The detailed rules for how all this operates can be found in Section 14.20.2 of the Java Language Specification. Note that execution of a return statement counts as an abrupt termination of the try block (the section starting "If execution of the try block completes abruptly for any other reason R...." applies). See Section 14.17 of the JLS for why a return statement is an abrupt termination of a block.

By way of further detail: if both the try block and the finally block of a try-finally statement terminate abruptly because of return statements, then the following rules from §14.20.2 apply:

If execution of the try block completes abruptly for any other reason R [besides throwing an exception], then the finally block is executed, and then there is a choice:

• If the finally block completes normally, then the try statement completes abruptly for reason R.
• If the finally block completes abruptly for reason S, then the try statement completes abruptly for reason S (and reason R is discarded).

The result is that the return statement in the finally block determines the return value of the entire try-finally statement, and the returned value from the try block is discarded. A similar thing occurs in a try-catch-finally statement if the try block throws an exception, it is caught by a catch block, and both the catch block and the finally block have return statements.

Answer 2

Because the return value is put on the stack before the call to finally.

Answer 3

If we look inside bytecode, we'll notice that JDK has made a significant optimization, and foo() method looks like:

String tmp = null;
try {
    s = "dev"
    tmp = s;
    s = "override variable s";
    return tmp;
} catch (RuntimeException e){
    s = "override variable s";
    throw e;
}

And bytecode:

0:  ldc #7;         //loading String "dev"
2:  putstatic   #8; //storing it to a static variable
5:  getstatic   #8; //loading "dev" from a static variable
8:  astore_0        //storing "dev" to a temp variable
9:  ldc #9;         //loading String "override variable s"
11: putstatic   #8; //setting a static variable
14: aload_0         //loading a temp avariable
15: areturn         //returning it
16: astore_1
17: ldc #9;         //loading String "override variable s"
19: putstatic   #8; //setting a static variable
22: aload_1
23: athrow

java preserved "dev" string from being changed before returning. In fact here is no finally block at all.

Answer 4

There are 2 things noteworthy here:

• Strings are immutable. When you set s to "override variable s", you set s to refer to the inlined String, not altering the inherent char buffer of the s object to change to "override variable s".
• You put a reference to the s on the stack to return to the calling code. Afterwards (when the finally block runs), altering the reference should not do anything for the return value already on the stack.

Answer 5

I change your code a bit to prove the point of Ted.

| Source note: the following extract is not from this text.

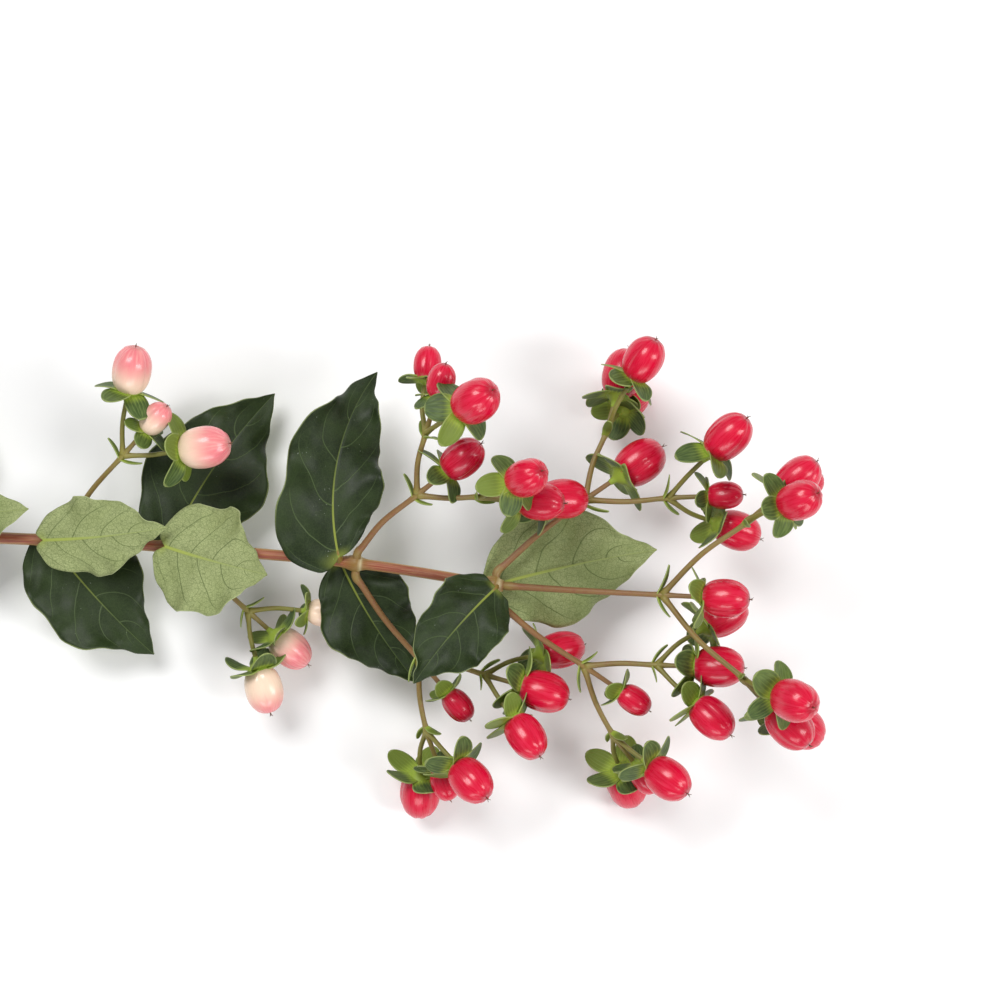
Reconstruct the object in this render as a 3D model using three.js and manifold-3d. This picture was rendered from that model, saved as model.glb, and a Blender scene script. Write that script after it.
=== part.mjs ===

As you can see in the output s is indeed changed but after the return.

public class Test {

public String s;

public String foo() {

    try {
        s = "dev";
        return s;
    } finally {
        s = "override variable s";
        System.out.println("Entry in finally Block");

    }
}

public static void main(String[] xyz) {
    Test obj = new Test();
    System.out.println(obj.foo());
    System.out.println(obj.s);
}
}

Output:

Entry in finally Block 
dev 
override variable s

Answer 6

Technically speaking, the return in the try block won't be ignored if a finally block is defined, only if that finally block also includes a return.

It's a dubious design decision that was probably a mistake in retrospect (much like references being nullable/mutable by default, and, according to some, checked exceptions). In many ways this behaviour is exactly consistent with the colloquial understanding of what finally means - "no matter what happens beforehand in the try block, always run this code." Hence if you return true from a finally block, the overall effect must always to be to return s, no?

In general, this is seldom a good idiom, and you should use finally blocks liberally for cleaning up/closing resources but rarely if ever return a value from them.

Answer 7

Try this: If you want to print the override value of s.

finally {
    s = "override variable s";    
    System.out.println("Entry in finally Block");
    return s;
}